Psychosocial optimization is recommended before BMS to ensure satisfactory outcomes [20]. Preoperative psychosocial function can be assessed and adjusted by a broad range of qualified health caregivers. In our institution, internal physicians, dieticians, social workers, psychiatrists, and psychologists work as a team to optimize patients’ preoperative conditions. Our study revealed that patients with DID tend to require more time before LGS; this may reflect the complex condition of patients with DID as they require multiple hospital visits to access appropriate care for their mental disorders and they and their families must be educated about the importance of changing food habits. We did not indicate any clear psychosocial contraindications for BMS, but ongoing or uncontrolled mental disorders and current substance use were excluded; these conditions clearly require treatment of the mental disorder to be prioritized. It should be emphasized that the positive short-term postoperative outcomes for DID may have been due to the intensive support provided by the patients’ families and our psychiatrists and psychologists. In other words, satisfactory surgical outcomes for DID would not be guaranteed without diligent assistance from mental health caregivers.
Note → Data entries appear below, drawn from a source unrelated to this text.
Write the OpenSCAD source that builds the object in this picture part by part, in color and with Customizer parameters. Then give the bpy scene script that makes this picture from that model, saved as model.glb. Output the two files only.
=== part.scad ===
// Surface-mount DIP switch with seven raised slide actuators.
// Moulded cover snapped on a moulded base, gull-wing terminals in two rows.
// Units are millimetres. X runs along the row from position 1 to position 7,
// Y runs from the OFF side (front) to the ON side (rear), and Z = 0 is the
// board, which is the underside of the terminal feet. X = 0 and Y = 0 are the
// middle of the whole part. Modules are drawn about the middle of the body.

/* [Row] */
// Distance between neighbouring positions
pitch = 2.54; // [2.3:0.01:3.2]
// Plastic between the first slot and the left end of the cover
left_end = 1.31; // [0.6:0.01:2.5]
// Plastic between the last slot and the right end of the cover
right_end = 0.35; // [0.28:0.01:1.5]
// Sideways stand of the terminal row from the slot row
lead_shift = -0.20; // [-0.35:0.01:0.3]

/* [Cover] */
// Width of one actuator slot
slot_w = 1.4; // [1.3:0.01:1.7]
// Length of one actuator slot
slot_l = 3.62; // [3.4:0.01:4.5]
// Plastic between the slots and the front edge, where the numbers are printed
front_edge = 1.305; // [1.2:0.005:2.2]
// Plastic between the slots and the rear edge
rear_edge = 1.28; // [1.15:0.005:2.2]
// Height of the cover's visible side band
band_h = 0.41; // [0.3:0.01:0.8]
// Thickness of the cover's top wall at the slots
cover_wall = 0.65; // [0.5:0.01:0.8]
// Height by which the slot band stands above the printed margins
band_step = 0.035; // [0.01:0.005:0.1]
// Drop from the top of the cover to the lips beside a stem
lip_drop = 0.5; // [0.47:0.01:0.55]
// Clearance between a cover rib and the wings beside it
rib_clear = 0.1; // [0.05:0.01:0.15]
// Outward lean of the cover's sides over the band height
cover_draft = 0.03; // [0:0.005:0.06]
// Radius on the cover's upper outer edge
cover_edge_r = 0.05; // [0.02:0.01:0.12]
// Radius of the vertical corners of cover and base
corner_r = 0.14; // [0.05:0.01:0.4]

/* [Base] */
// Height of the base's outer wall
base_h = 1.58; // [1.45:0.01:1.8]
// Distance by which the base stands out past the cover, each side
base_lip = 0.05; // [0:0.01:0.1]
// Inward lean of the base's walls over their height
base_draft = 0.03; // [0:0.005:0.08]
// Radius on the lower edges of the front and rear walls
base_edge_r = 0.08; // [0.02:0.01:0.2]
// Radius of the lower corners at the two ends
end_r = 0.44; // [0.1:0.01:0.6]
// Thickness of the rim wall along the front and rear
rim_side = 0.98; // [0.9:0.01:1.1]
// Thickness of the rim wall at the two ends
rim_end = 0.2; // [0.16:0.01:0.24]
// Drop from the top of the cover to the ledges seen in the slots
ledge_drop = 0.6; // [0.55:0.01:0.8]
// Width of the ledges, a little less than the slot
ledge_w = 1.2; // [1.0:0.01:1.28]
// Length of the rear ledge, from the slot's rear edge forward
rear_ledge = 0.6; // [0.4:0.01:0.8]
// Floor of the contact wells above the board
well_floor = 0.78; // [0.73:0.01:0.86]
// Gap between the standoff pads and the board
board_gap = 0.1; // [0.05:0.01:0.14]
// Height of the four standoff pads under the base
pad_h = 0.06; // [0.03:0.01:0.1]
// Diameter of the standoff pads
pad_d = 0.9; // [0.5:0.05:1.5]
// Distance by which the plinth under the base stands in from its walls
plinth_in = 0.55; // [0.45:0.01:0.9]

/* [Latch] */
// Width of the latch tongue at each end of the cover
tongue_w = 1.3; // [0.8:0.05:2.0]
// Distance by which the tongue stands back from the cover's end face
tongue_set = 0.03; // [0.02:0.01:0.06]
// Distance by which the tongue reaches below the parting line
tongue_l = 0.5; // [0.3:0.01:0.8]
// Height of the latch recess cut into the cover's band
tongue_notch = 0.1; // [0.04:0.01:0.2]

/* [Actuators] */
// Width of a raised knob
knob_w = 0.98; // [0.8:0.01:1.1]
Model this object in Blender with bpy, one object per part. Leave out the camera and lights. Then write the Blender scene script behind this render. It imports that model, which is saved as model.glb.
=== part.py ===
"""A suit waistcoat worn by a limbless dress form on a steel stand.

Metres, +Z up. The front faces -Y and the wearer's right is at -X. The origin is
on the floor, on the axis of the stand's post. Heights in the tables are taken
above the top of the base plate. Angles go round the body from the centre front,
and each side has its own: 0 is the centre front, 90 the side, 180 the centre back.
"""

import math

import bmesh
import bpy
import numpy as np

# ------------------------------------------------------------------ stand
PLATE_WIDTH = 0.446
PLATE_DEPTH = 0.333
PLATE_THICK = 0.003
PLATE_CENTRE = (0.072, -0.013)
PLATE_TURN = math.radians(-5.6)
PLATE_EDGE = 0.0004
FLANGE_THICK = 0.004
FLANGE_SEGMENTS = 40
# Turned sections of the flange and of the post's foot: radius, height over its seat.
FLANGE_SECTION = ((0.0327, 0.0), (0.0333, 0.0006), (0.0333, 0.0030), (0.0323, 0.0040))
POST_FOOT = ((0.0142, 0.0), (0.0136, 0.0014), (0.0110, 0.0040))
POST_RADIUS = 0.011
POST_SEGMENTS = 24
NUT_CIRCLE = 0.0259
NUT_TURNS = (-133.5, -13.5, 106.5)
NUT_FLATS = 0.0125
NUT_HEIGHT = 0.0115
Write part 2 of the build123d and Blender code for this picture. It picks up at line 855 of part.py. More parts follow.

The present study has several limitations. First, it only presents the feasibility of LSG performed on patients with both DID and clinically severe obesity. In addition, long-term weight changes with other obesity-related parameters and gastrointestinal quality were not studied; therefore, the long-term efficacy of LSG is unknown. Lastly, this was a single-center retrospective study with a relatively small number of cases; multicenter studies with adequate cases are required to draw a concrete conclusion.

Conclusion

This present study compares the short-term surgical outcomes of patients with clinically severe obesity with and without DID. Our findings show that patients with clinically severe obesity and mild-to-moderate DID are feasible candidates for LSG. In addition, robust assistance from key persons and social support were vital to achieving these results.